* _What is expected_:
Retype the listing that follows, exactly as written.

++++

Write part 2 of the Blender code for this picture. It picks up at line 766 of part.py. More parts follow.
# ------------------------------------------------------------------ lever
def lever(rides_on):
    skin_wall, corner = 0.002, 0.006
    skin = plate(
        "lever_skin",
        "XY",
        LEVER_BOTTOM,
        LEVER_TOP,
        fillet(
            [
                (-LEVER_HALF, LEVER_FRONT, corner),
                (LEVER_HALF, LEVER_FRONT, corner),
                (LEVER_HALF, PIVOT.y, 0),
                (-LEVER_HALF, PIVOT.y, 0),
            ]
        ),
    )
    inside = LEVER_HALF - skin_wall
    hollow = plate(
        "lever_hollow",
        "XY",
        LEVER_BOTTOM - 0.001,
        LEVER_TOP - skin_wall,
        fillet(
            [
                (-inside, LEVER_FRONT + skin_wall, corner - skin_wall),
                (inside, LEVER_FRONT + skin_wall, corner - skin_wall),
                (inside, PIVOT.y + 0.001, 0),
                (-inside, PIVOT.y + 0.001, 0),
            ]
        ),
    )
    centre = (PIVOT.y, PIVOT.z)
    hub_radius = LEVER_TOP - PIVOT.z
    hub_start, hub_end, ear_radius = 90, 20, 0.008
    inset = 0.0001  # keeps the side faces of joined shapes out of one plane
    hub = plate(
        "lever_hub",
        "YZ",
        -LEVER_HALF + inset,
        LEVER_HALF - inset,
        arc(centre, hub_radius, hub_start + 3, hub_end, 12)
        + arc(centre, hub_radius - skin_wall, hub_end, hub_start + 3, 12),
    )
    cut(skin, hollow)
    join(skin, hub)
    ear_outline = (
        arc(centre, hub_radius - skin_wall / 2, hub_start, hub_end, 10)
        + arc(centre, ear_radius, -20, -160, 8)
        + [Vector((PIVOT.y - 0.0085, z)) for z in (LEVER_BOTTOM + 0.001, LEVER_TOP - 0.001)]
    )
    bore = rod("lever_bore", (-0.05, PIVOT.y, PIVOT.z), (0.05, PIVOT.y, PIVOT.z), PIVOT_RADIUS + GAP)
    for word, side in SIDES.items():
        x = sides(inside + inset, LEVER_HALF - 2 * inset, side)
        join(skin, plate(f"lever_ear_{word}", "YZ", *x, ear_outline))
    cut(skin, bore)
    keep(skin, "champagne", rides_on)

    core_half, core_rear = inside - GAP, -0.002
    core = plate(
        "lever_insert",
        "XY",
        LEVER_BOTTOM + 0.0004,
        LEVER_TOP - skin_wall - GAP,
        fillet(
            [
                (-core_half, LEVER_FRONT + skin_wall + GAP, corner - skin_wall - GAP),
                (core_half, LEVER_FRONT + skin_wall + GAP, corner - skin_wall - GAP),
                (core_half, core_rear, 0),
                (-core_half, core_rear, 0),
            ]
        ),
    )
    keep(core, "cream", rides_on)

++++

* _Solution_:
Write part 2 of the Blender code for this picture. It picks up at line 766 of part.py. More parts follow.
# ------------------------------------------------------------------ lever
def lever(rides_on):
    skin_wall, corner = 0.002, 0.006
    skin = plate(
        "lever_skin",
        "XY",
        LEVER_BOTTOM,
        LEVER_TOP,
        fillet(
            [
                (-LEVER_HALF, LEVER_FRONT, corner),
                (LEVER_HALF, LEVER_FRONT, corner),
                (LEVER_HALF, PIVOT.y, 0),
                (-LEVER_HALF, PIVOT.y, 0),
            ]
        ),
    )
    inside = LEVER_HALF - skin_wall
    hollow = plate(
        "lever_hollow",
        "XY",
        LEVER_BOTTOM - 0.001,
        LEVER_TOP - skin_wall,
        fillet(
            [
                (-inside, LEVER_FRONT + skin_wall, corner - skin_wall),
                (inside, LEVER_FRONT + skin_wall, corner - skin_wall),
                (inside, PIVOT.y + 0.001, 0),
                (-inside, PIVOT.y + 0.001, 0),
            ]
        ),
    )
    centre = (PIVOT.y, PIVOT.z)
    hub_radius = LEVER_TOP - PIVOT.z
    hub_start, hub_end, ear_radius = 90, 20, 0.008
    inset = 0.0001  # keeps the side faces of joined shapes out of one plane
    hub = plate(
        "lever_hub",
        "YZ",
        -LEVER_HALF + inset,
        LEVER_HALF - inset,
        arc(centre, hub_radius, hub_start + 3, hub_end, 12)
        + arc(centre, hub_radius - skin_wall, hub_end, hub_start + 3, 12),
    )
    cut(skin, hollow)
    join(skin, hub)
    ear_outline = (
        arc(centre, hub_radius - skin_wall / 2, hub_start, hub_end, 10)
        + arc(centre, ear_radius, -20, -160, 8)
        + [Vector((PIVOT.y - 0.0085, z)) for z in (LEVER_BOTTOM + 0.001, LEVER_TOP - 0.001)]
    )
    bore = rod("lever_bore", (-0.05, PIVOT.y, PIVOT.z), (0.05, PIVOT.y, PIVOT.z), PIVOT_RADIUS + GAP)
    for word, side in SIDES.items():
        x = sides(inside + inset, LEVER_HALF - 2 * inset, side)
        join(skin, plate(f"lever_ear_{word}", "YZ", *x, ear_outline))
    cut(skin, bore)
    keep(skin, "champagne", rides_on)

    core_half, core_rear = inside - GAP, -0.002
    core = plate(
        "lever_insert",
        "XY",
        LEVER_BOTTOM + 0.0004,
        LEVER_TOP - skin_wall - GAP,
        fillet(
            [
                (-core_half, LEVER_FRONT + skin_wall + GAP, corner - skin_wall - GAP),
                (core_half, LEVER_FRONT + skin_wall + GAP, corner - skin_wall - GAP),
                (core_half, core_rear, 0),
                (-core_half, core_rear, 0),
            ]
        ),
    )
    keep(core, "cream", rides_on)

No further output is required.